Conducting an employment survey and reviewing the results is the easy part. Like a financial plan, it’s sometimes difficult to present the outcomes. Business owners tend to rate their employees far more negatively than the employees would rate themselves. Consequently, an employee evaluation can turn negative fast, with the employer focusing solely on the things the employee is not doing or the mistakes they have made in the past. To keep this from happening, current psychological studies recommend that you follow every negative comment with five positive comments. For the employment evaluations I conduct, I write up for the employee five things they are doing right and one area they can improve upon as a goal for the future–”sandwiching” constructive criticism between positive points of praise.
As you’re discussing areas of improvement for the future, allow the employee to talk about how they are feeling about their employment experience. The very problem you have with them could stem from a reaction to the environment they feel they are in. For example, you may feel they are not proactive in decision making, but they may feel their decision-making skills are being stifled by constant supervision or even second guessing. Before you list your concerns, listen to theirs. The conversation will have a much more positive tone and you will have a much more productive employee if they walk out of the evaluation thinking you are working together to achieve the firm’s goals.

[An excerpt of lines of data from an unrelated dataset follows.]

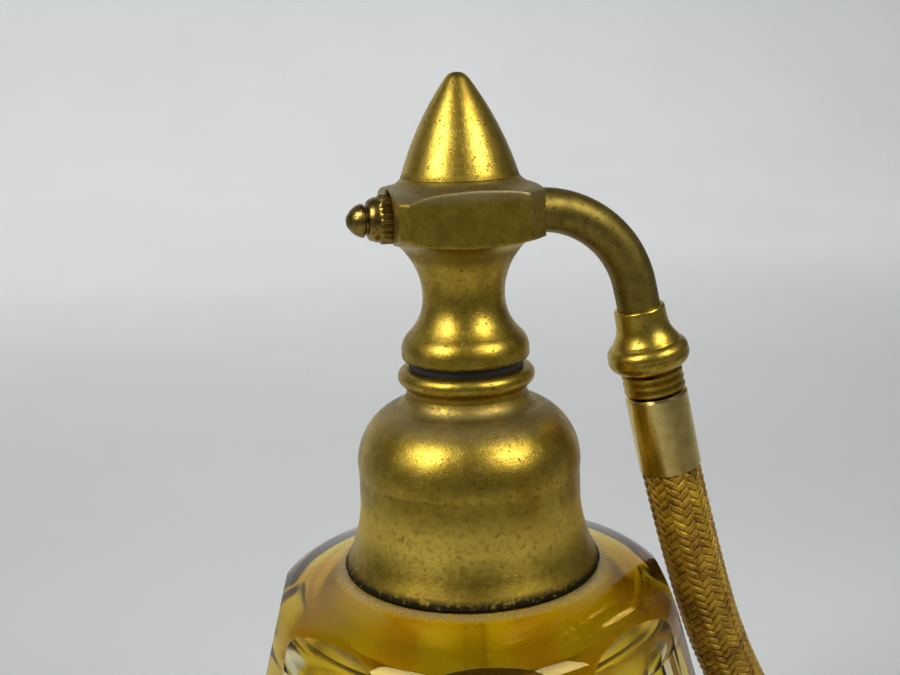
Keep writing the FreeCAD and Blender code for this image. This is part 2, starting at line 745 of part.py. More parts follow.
def bulb_pieces():
    return [
        turned("bulb_ferrule", [
            (D.LinerRadius + 0.05, 0),
            (D.SleeveRadius - 0.1, 0),
            (D.SleeveRadius, 0.1),
            (D.SleeveRadius, 2.6),
            (6.35, 5.5, -3.3),
            (6.5, 9.3),
            (7.1, 10.0, 0.75),
            (6.5, 10.9, 0.85),
            (5.8, 11.0),
            (5.8, 7.25),
            (5.75, 6.05),
            (D.LinerRadius + 0.05, 6.05),
        ], BULB_PLACE),
        valve_body("outlet_valve_body", True, 6.15, 13.5, 8.0, 11.6),
        valve_ball("outlet_valve_ball", 9.3),
        rubber_bulb(),
        net_cover(),
        turned("tail_cap", [
            (5.8, 61.0),
            (6.5, 61.0),
            (7.1, 61.8, 0.75),
            (6.5, 62.6, 0.85),
            (6.3, 64.2),
            (4.6, 65.6, 2.4),
            (2.0, 65.6),
            (2.0, 64.0),
            (5.8, 64.0),
        ], BULB_PLACE),
        valve_body("inlet_valve_body", False, 58.2, 63.95, 59.4, 63.1),
        valve_ball("inlet_valve_ball", 60.7),
    ]


# ---------------------------------------------------------------- build and write
pieces += [glass_bottle(), collar_shell()] + collar_pieces()
pieces += [stem_body()] + head_pieces() + nozzle_pieces()
pieces += [elbow_tube()] + fitting_pieces() + hose_pieces() + bulb_pieces()
doc.recompute()

for thing in doc.Objects:
    if "Invalid" in thing.State or "Error" in thing.State:
        raise RuntimeError(f"{thing.Label} did not recompute: {thing.State}")

os.makedirs("parts", exist_ok=True)
for piece in pieces:
    shape = piece.Shape
    if shape.isNull() or not shape.isValid() or shape.Volume <= 0:
        raise RuntimeError(f"{piece.Label} is not a valid solid")
    shape.exportStep(f"parts/{piece.Label}.step")
    box = shape.optimalBoundingBox()
    print(f"{piece.Label:20s} solids {len(shape.Solids)} volume {shape.Volume:9.1f} "
          f"z {box.ZMin:7.2f} to {box.ZMax:7.2f}")
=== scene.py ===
"""Perfume atomiser: the looks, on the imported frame. Metres, +Z up, the nozzle along -X and the hose along +X."""
import math

import bpy
from mathutils import Matrix, Vector


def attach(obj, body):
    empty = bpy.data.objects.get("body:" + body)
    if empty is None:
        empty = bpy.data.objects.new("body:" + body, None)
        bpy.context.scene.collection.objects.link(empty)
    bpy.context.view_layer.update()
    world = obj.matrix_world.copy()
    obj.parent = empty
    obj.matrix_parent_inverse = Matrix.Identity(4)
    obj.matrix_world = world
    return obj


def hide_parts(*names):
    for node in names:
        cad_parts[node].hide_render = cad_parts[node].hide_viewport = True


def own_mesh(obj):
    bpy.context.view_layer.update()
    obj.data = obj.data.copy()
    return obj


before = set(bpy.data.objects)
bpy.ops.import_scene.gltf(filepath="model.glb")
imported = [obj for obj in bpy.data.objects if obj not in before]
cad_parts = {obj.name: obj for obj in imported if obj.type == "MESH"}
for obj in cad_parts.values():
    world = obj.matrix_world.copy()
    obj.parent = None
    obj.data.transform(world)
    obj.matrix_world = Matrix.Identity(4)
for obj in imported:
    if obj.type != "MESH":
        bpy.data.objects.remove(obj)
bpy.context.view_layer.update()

MM = 0.001
scene = bpy.context.scene


# ---------------------------------------------------------------- camera
def add_camera():
    """Looking slightly down from in front, a little to the nozzle's side, and rolled about two degrees."""
    azimuth, pitch, roll = math.radians(-12.0), math.radians(13.0), math.radians(2.07)
    ahead = Vector((-math.sin(azimuth), math.cos(azimuth), 0))
    level = Vector((math.cos(azimuth), math.sin(azimuth), 0))
    upward = ahead * math.sin(pitch) + Vector((0, 0, math.cos(pitch)))
    back = -(ahead * math.cos(pitch) - Vector((0, 0, math.sin(pitch))))
    right = level * math.cos(roll) - upward * math.sin(roll)
    up = level * math.sin(roll) + upward * math.cos(roll)
    place = ahead * -0.124 - level * 0.0016 + Vector((0, 0, 0.1148))
    data = bpy.data.cameras.new("camera")
    data.lens = 48.0
    data.sensor_width = 36.0
    data.clip_start = 0.01
    camera = bpy.data.objects.new("camera", data)
    scene.collection.objects.link(camera)
    matrix = Matrix((right, up, back)).transposed().to_4x4()
    matrix.translation = place
    camera.matrix_world = matrix
    scene.camera = camera


add_camera()


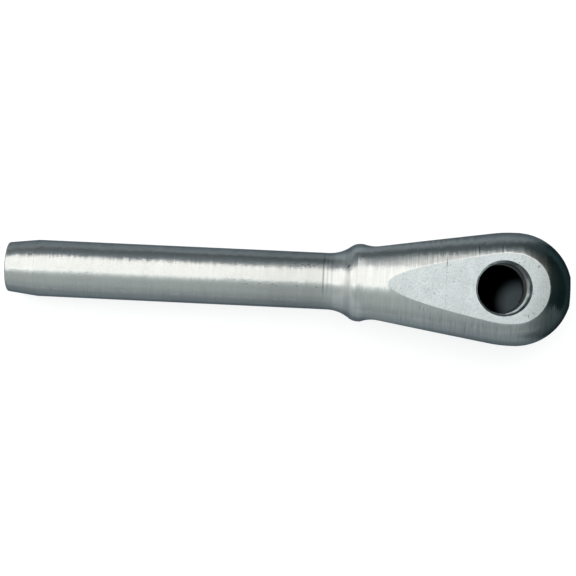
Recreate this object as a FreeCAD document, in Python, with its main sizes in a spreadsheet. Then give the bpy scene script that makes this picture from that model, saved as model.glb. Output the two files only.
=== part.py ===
import FreeCAD, Part
import math
import os
import Sketcher

# Swage fork terminal for a 3/16 in wire rope: a hollow shank that is pressed onto the rope, a collar, and a
# forked head whose two ears take a 5/16 in clevis pin. The whole of it is one bar, turned, milled and drilled.
#
# Millimetres. The origin is the pin hole's centre. +X runs along the bar's axis to the nose, +Z along the pin
# hole, and the terminal lies with one of its two milled flats down.

document = FreeCAD.newDocument("swage_fork_terminal")

# The driving dimensions, in millimetres and degrees
size_rows = [
    ("shank_dia", "9.12", "shank outside diameter, before it is pressed onto the rope"),
    ("shank_end_to_pin", "79.4", "open end of the shank to the pin hole's centre"),
    ("tip_dia", "7.94", "outside diameter at the open end"),
    ("tip_taper_length", "4.9", "length over which the open end is turned down"),
    ("tip_edge_radius", "0.3", "rounding of the open end's rim"),
    ("cable_bore_dia", "5.16", "bore that takes the rope"),
    ("cable_bore_depth", "51.08", "depth of the bore at its full diameter"),
    ("cable_bore_point", "118", "angle of the drill's point"),
    ("cable_bore_chamfer", "0.35", "chamfer of the bore's mouth"),
    ("collar_dia", "12.5", "diameter of the collar"),
    ("collar_to_pin", "23.36", "back corner of the collar to the pin hole's centre"),
    ("collar_width", "1.75", "width of the collar, from its back corner to the cone"),
    ("collar_flank", "35", "angle of the collar's back flank to the axis"),
    ("collar_root_radius", "5.8", "hollow between the shank and the flank"),
    ("collar_crest_radius", "2.4", "rounding of the collar's back corner"),
    ("cone_back_radius", "12", "hollow between the collar and the cone"),
    ("cone_front_radius", "22", "rounding between the cone and the head"),
    ("head_dia", "18.85", "diameter of the head, and of the ball that ends it"),
    ("head_land", "2.1", "straight length of the head, from the pin hole's centre to the ball's"),
    ("nose_face_dia", "7.25", "diameter of the small flat that ends the ball"),
    ("flat_height", "7.55", "axis to each milled flat, at the pin hole"),
    ("flat_lean", "2.35", "angle by which each flat rises towards the nose"),
    ("slot_width", "5.41", "gap between the two ears"),
    ("slot_bottom_to_pin", "22", "bottom of the slot to the pin hole's centre"),
    ("slot_edge_break", "0.2", "chamfer along the slot's outer edges"),
    ("pin_hole_dia", "7.94", "hole for the clevis pin"),
    ("pin_hole_chamfer", "0.42", "chamfer at each end of the pin hole"),
    ("cutter_overrun", "3", "how far a cut starts outside the metal"),
]

sizes = document.addObject("Spreadsheet::Sheet", "Sizes")
for row, (alias, number, meaning) in enumerate(size_rows, start=1):
    sizes.set(f"A{row}", alias)
    sizes.set(f"B{row}", number)
    sizes.setAlias(f"B{row}", alias)
    sizes.set(f"C{row}", meaning)
document.recompute()

terminal = document.addObject("PartDesign::Body", "Terminal")
terminal.Label = "fork_terminal"
terminal.Placement = FreeCAD.Placement()

# The points of a line or arc, and the sketch's two axes, as the sketcher numbers them
START, END, CENTRE = range(1, 4)
LONG_AXIS, CROSS_AXIS = range(-1, -3, -1)
ORIGIN = (LONG_AXIS, START)


def origin_item(role):
    """One of the body's own planes, such as XZ_Plane."""
    return next(item for item in terminal.Origin.OriginFeatures if item.Role == role)


def new_sketch(name, plane):
    """A sketch on one of the body's own planes."""
    sketch = terminal.newObject("Sketcher::SketchObject", name)
    sketch.AttachmentSupport = [(origin_item(plane), "")]
    sketch.MapMode = "FlatFace"
    return sketch


def arc_between(centre, start, end):
    """An arc that turns anticlockwise about its centre from start to end."""
    (cx, cy), (x1, y1), (x2, y2) = centre, start, end
    circle = Part.Circle(FreeCAD.Vector(cx, cy, 0), FreeCAD.Vector(0, 0, 1), math.hypot(x1 - cx, y1 - cy))
    first = math.atan2(y1 - cy, x1 - cx) % math.tau
    last = math.atan2(y2 - cy, x2 - cx) % math.tau
    return Part.ArcOfCircle(circle, first, last)


def draw_outline(sketch, corners, round_side=None, centre=None):
    """A closed outline, anticlockwise, of straight sides and at most one round side. Side 0 leaves corner 0."""
    for side, start in enumerate(corners):
        end = corners[(side + 1) % len(corners)]
        if side == round_side:
            sketch.addGeometry(arc_between(centre, start, end), False)
        else:
            sketch.addGeometry(Part.LineSegment(FreeCAD.Vector(*start, 0), FreeCAD.Vector(*end, 0)), False)
    for side in range(len(corners)):
        following = (side + 1) % len(corners)
        sketch.addConstraint(Sketcher.Constraint("Coincident", side, END, following, START))


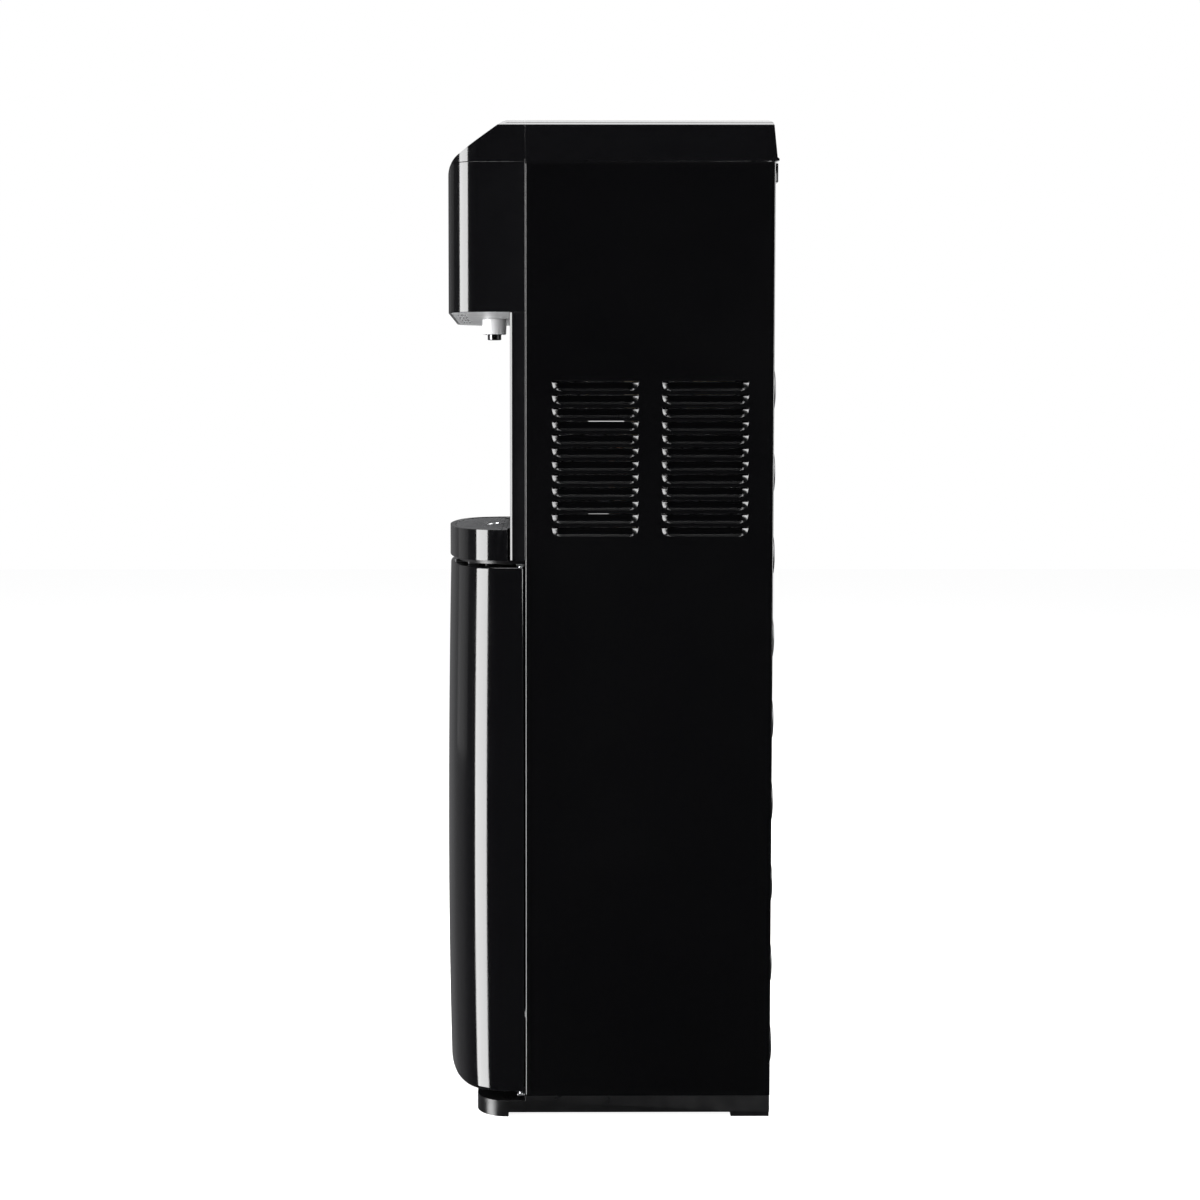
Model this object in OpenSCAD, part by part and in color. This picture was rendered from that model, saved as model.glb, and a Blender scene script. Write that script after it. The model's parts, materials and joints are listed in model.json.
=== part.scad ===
// Floor-standing bottom-loading water dispenser. +Z up, the front faces -Y.
// Origin: centre of the footprint on the floor.

/* [Cabinet] */
// Overall width across the side panels
cab_w = 310; // [306:1:314]
// Overall height
cab_h = 1041; // [1036:1:1046]
// Front-to-back depth of the side panels
panel_depth = 258; // [256:1:260]
// Thickness of the side panel sheet
sheet_t = 1; // [0.8:0.1:1.2]
// Height of the seam between the panels and the top covers
z_seam = 999; // [996:1:1001]

/* [Head and alcove] */
// How far the head stands in front of the side panels
head_fwd = 80; // [78:1:82]
// Height of the underside of the head
z_head = 845; // [843:1:847]
// Slope of the control face, degrees from horizontal
slope = 35.5; // [34:0.5:37]
// Radius of the nozzle shroud
shroud_r = 13.35; // [12.8:0.05:13.8]
// Distance of the nozzle axis in front of the side panels
noz_fwd = 34.4; // [33:0.1:36]

/* [Drip tray] */
// Height of the top of the drip tray
z_tray = 620; // [618:1:622]
// Height of the bottom of the drip tray
z_tray_b = 587.8; // [587.8:0.1:588.5]

/* [Door] */
// Furthest reach of the door in front of the side panels
door_fwd = 86; // [85:0.5:88]
// Top of the door
z_door_t = 581; // [579:1:581]
// Bottom of the door
z_door_b = 25.5; // [25.5:0.5:27]

/* [Louvres] */
// Rows of louvres in each column
louvre_rows = 12; // [8:1:12]
// Distance from one louvre to the next
louvre_pitch = 13.7; // [13:0.1:14.5]
// Height of one louvre
louvre_h = 10.2; // [9:0.1:10.4]

/* [Hidden] */
cond_out = 8;
hx = cab_w / 2;
yf = -(panel_depth + door_fwd + cond_out) / 2 + door_fwd;   // front edge of the side panels
yr = yf + panel_depth;                                      // rear edge of the side panels
y_noz = yf - noz_fwd;
z_base = 22;
z_foot = 17;
z_shelf = 587.5;
hinge_x = hx - 4;
hinge_y = yf - 4.5;
z_cshelf = 574;

// ---- helpers ----
function arcp(cx, cy, r, a0, a1, n) = [for (i = [0:n]) let (a = a0 + (a1 - a0) * i / n) [cx + r * cos(a), cy + r * sin(a)]];
function flip(p) = [for (i = [len(p) - 1:-1:0]) [-p[i][0], p[i][1]]];
function rev(p) = [for (i = [len(p) - 1:-1:0]) p[i]];
function whole(p) = concat(p, flip(p));
module blk(x0, x1, y0, y1, z0, z1) translate([x0, y0, z0]) cube([x1 - x0, y1 - y0, z1 - z0]);
module rod(x, y, z0, z1, r) translate([x, y, z0]) cylinder(h = z1 - z0, r = r, $fn = 48);
module rodx(x0, x1, y, z, r) translate([x0, y, z]) rotate([0, 90, 0]) cylinder(h = x1 - x0, r = r, $fn = 48);
module rody(x, y0, y1, z, r) translate([x, y1, z]) rotate([90, 0, 0]) cylinder(h = y1 - y0, r = r, $fn = 48);
module plan(p, z0, z1) translate([0, 0, z0]) linear_extrude(height = z1 - z0) polygon(p);
module prof(p, x0, x1) translate([x0, 0, 0]) rotate([90, 0, 90]) linear_extrude(height = x1 - x0) polygon(p);
module both() { children(); mirror([1, 0, 0]) children(); }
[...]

When I was growing up my father taught me to make the same two choices every morning. My first choice was to “choose to love” despite how disappointed I might be by the actions of others. The second was to “choose to be positive,” first toward myself and then toward those around me. There’s no doubt that being positive takes effort, but I also believe being positive takes nothing more than establishing good habits yourself. Committing yourself to these valuable habits throughout the employment evaluation process is the first step in removing Mother Nature’s gloomy cloud that can rain on your company culture.